- Stated goal -
Print verbatim the opening line of the material and every subsequent line through the one containing "the other way.".

————————

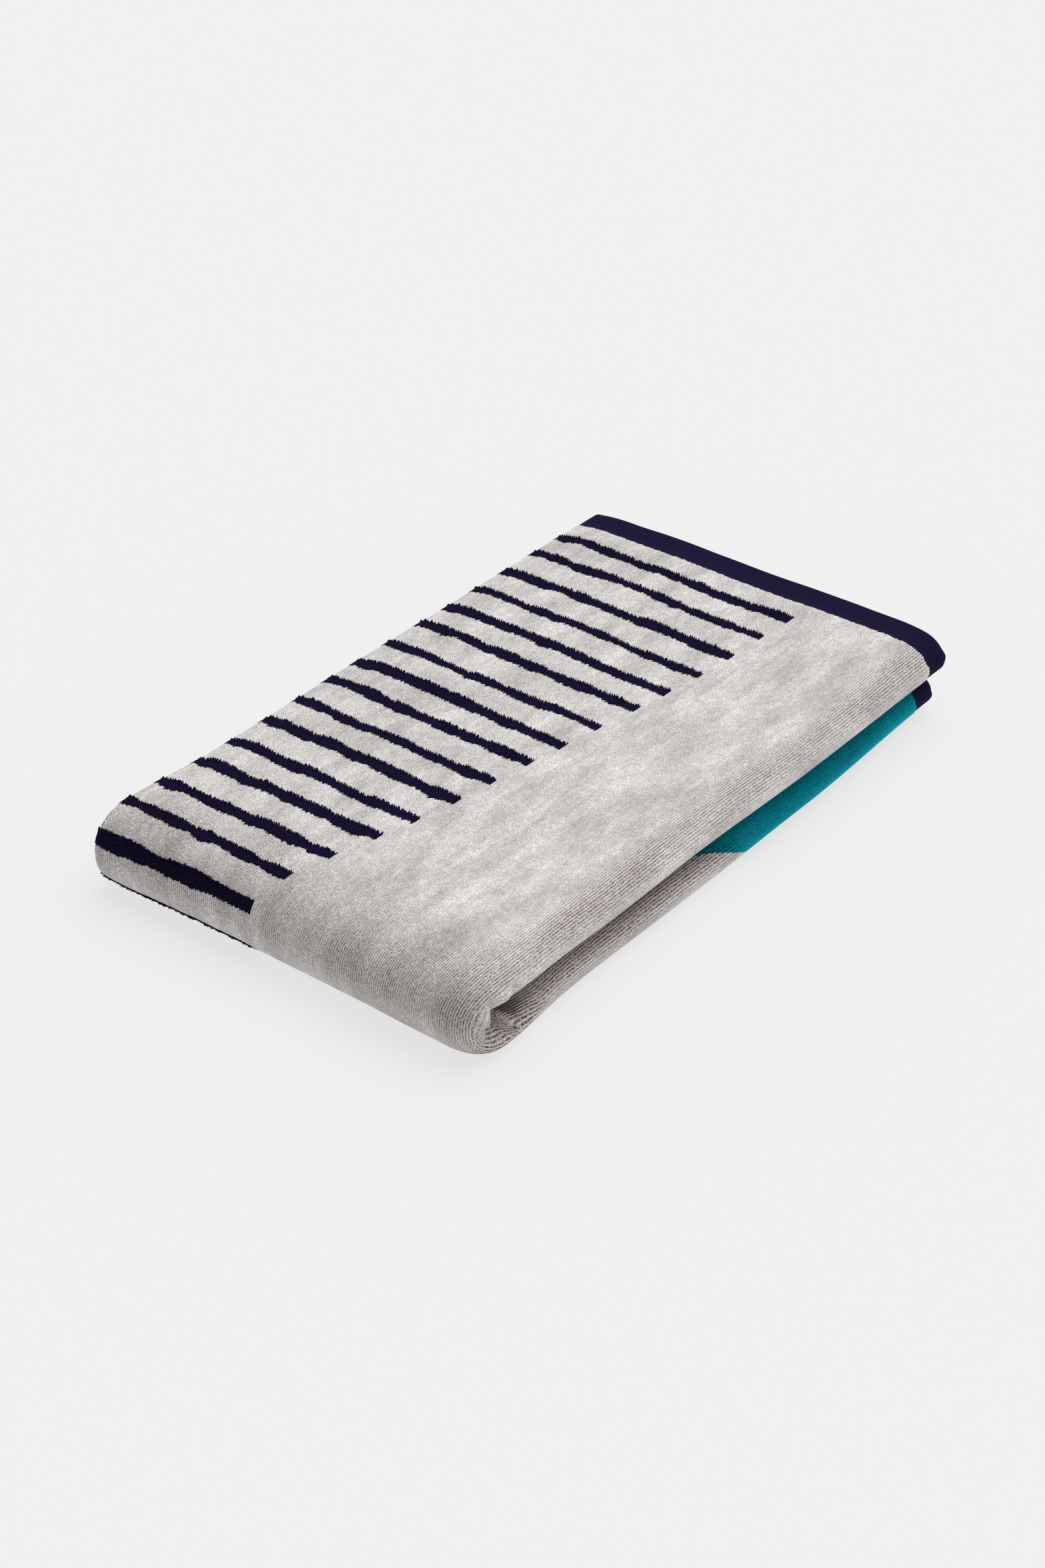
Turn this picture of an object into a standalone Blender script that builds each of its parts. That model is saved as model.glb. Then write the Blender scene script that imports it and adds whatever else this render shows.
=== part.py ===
"""Folded beach towel: one piece of velour terry, folded in six one way and in half the other way.

The cloth lies along +X, with the half fold (the nose) at -X and both hems at +X. The folded long edge that
shows faces -Y, +Z is up, and the towel rests on z = 0. The origin is under the middle of the folded towel.

Each half is a bundle of six layers. Its section runs back and forth without a break: the sixth layer, round
the outer wrap to the first, round a left fold to the second, round the middle wrap to the fifth, round a
left fold to the fourth, and round the inner wrap to the third. That section is swept from the hem end of
the lower half, round the nose, to the hem end of the upper half.
"""

import math
from collections import namedtuple

import bmesh
import bpy
import numpy as np

# The flat cloth, in metres.
CLOTH_LENGTH = 1.80
CLOTH_WIDTH = 1.00
LAYERS = 6
PILE_THICKNESS = 0.0041
HEM_THICKNESS = 0.0032
HEM_WIDTH = 0.0225
HEM_STEP = 0.001
LAYER_GAP = 0.00045

# The folded towel.
FOLDED_LENGTH = CLOTH_WIDTH / 2
FOLDED_WIDTH = CLOTH_LENGTH / LAYERS
PITCH = PILE_THICKNESS + LAYER_GAP
BUNDLE_HEIGHT = (LAYERS - 1) * PITCH + PILE_THICKNESS

# The nose: how far it reaches beyond the straight layers, and how square its two halves are.
NOSE_REACH = 0.029
NOSE_INNER_REACH = 0.002
NOSE_UPPER_POWER = 2.25
NOSE_LOWER_POWER = 2.35
NOSE_STEPS = 13
NOSE_PINCH = 0.006

# The three wraps along the long edge that shows. Reach is measured from the end of the straight layers.
WRAP_CENTRE = FOLDED_WIDTH - 0.027
OUTER_WRAP = {"reach": 0.025, "shift": 0.0, "power": 2.2, "steps": 12}
MIDDLE_WRAP = {"reach": 0.015, "shift": 0.0, "power": 2.2, "steps": 8}
INNER_WRAP = {"reach": PITCH / 2, "shift": 0.003, "power": 2.0, "steps": 6}

# The folds and free edges along the hidden long edge, measured from it.
FOLD_CENTRE = 0.0045
FOLD_STEPS = 6
THIRD_LAYER_EDGE = 0.012
SIXTH_LAYER_EDGE = 0.009
SOFT_EDGE_WIDTH = 0.035

# The opening between the halves: a narrow one everywhere, and a wider one at the near corner.
HALF_GAP = 0.0008
CORNER_HALF_GAP = 0.0025
CORNER_SQUEEZE = 0.07
CORNER_LENGTH = 0.18
CORNER_WIDTH = 0.07

# How the folded towel changes along its length. Edges are how far a long edge stands out from the plain
# folded width, seen from above, and thicknesses are shares of a plain bundle's.
SHAPE_ALONG = {
    "along": (0.03, 0.10, 0.22, 0.34, 0.50),
    "upper_shown_edge": (0.001, 0.000, -0.0015, 0.0005, 0.000),
    "lower_shown_edge": (0.002, -0.0025, -0.0015, -0.0025, -0.008),
    "upper_hidden_edge": (0.002, -0.001, -0.0005, -0.0015, -0.0025),
    "lower_hidden_edge": (0.002, 0.001, 0.002, 0.001, 0.000),
    "upper_thickness": (0.99, 0.995, 1.00, 0.99, 1.01),
    "lower_thickness": (0.985, 0.995, 1.005, 0.995, 1.01),
    "soft_edge": (0.03, 0.125, 0.12, 0.13, 0.13),
}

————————

- Solution to the exercise -
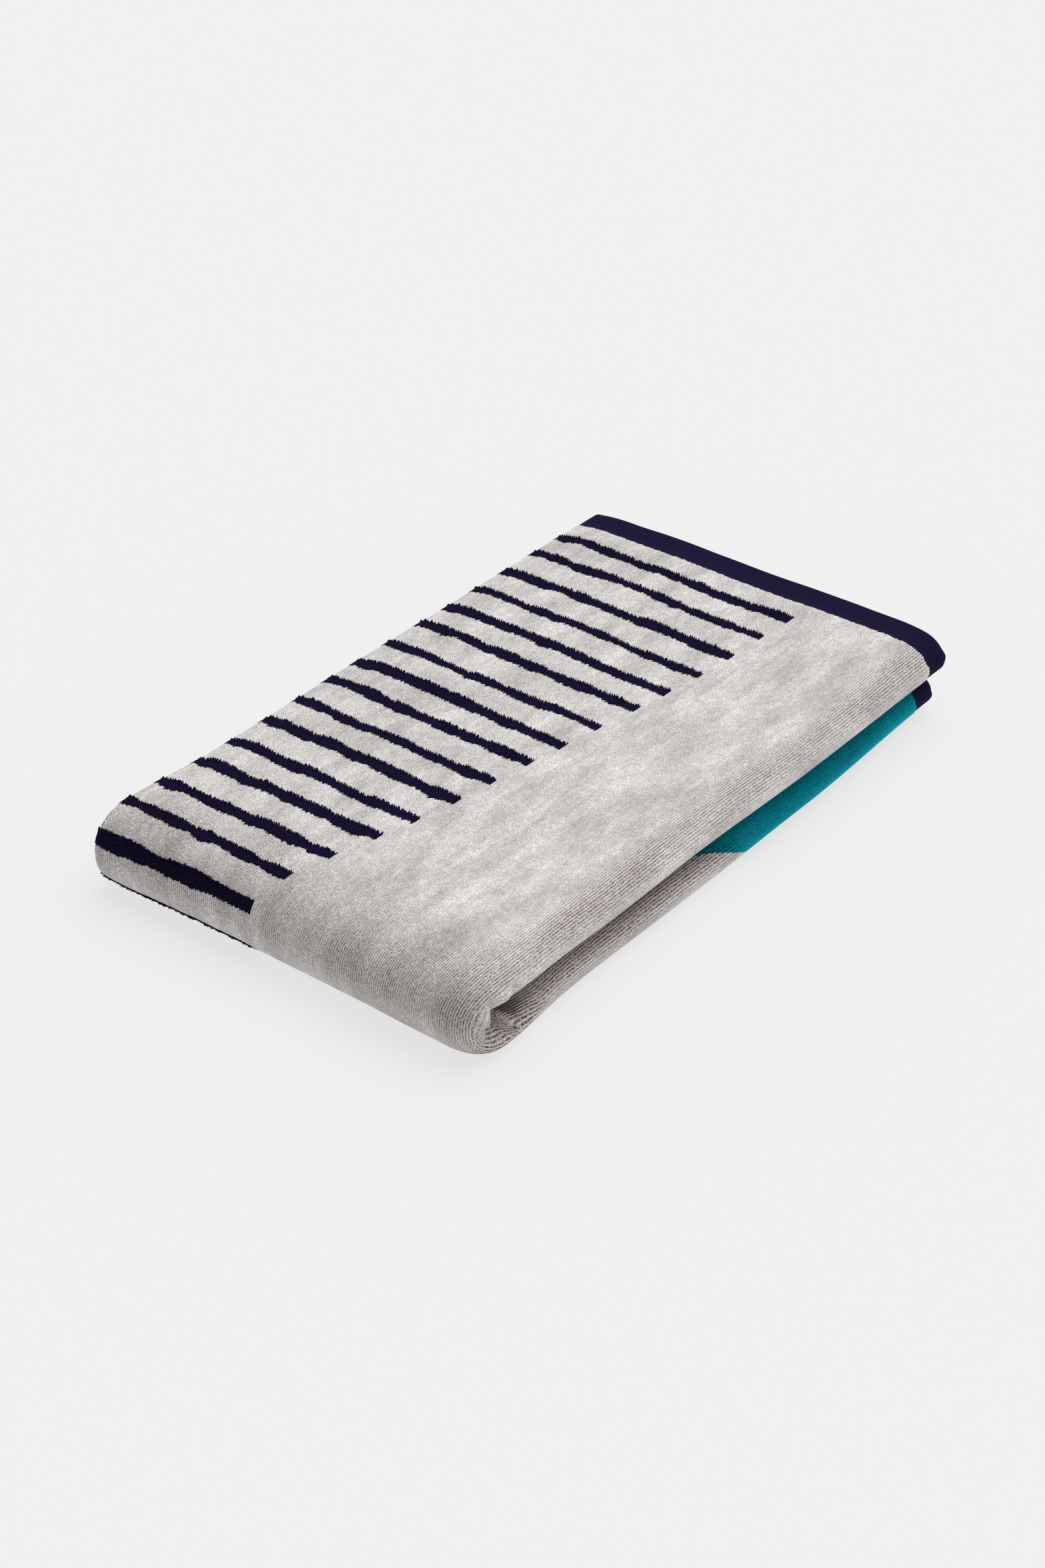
Turn this picture of an object into a standalone Blender script that builds each of its parts. That model is saved as model.glb. Then write the Blender scene script that imports it and adds whatever else this render shows.
=== part.py ===
"""Folded beach towel: one piece of velour terry, folded in six one way and in half the other way.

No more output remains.